4) Ask the right questions
The questions that women tend to ask themselves when they’re asked to do something they don’t want to:
Should(n’t) I do this?
Am I (not) obliged to agree to this?
I’ve said yes before, how can I say no now?
I’m telling you they’re the wrong questions.
The first puts you in territory where your conditioning, through the guilt and shame it induces, always wins. The second implies you should say yes and are looking for an excuse. The third says you’re not allowed to change your mind.
None of them are helpful. None of them are true.
The first question to answer is always: “Do I want to do this?”
The second: “Do I have the bandwidth and energy to take it on?” (After you’ve taken care of your non-negotiables!)

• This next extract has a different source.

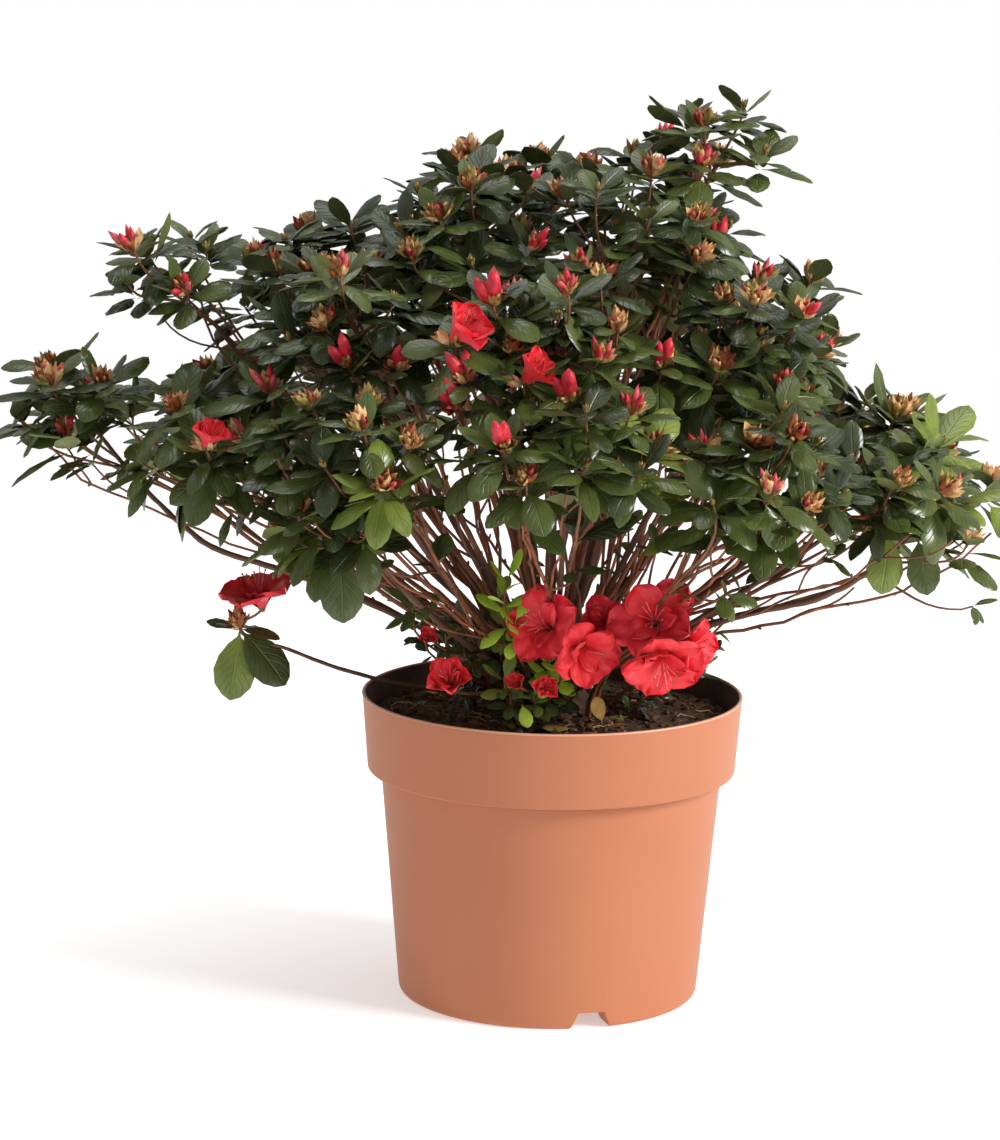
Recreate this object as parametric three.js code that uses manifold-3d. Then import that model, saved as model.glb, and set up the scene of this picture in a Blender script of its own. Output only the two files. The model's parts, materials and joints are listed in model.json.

The first honors your own wants, needs, and desires.
The second honors your limited resources of attention, time, and effort.
Neither puts your character in question.
In fact, they both help you to stay within your integrity and remain reliable. Both essential ingredients of (self-)trust.
Overriding an empty tank because you couldn’t come up with a “good enough” excuse (trust me, I’ve been there too many times), is saying that “I don’t want to” isn’t a good enough reason not to do something.
When it actually is the ultimate best reason! I didn’t learn that until well into my 40s. Hope you’re getting the message a little sooner.
Get the reps in
None of these tactics require you to become a different person, or to become callous, inconsiderate, and uncaring.
They work because they’re practical rather than principled — about timing, framing, and small deliberate mechanics rather than willpower or character overhauls.
Keep in mind that denying requests is essential for proper self-prioritization and -care.
And also, perhaps surprisingly, the best thing you do for someone else. It gets (forces) them to build their confidence and resilience through practice when you doing it makes them dependent.
Maintaining boundaries is a skill. You don’t need confidence to start. In fact, that’s backwards. Confidence follows action.
So take action because practice, getting the reps in, is how you build any skill and grow the confidence in it you’re longing for.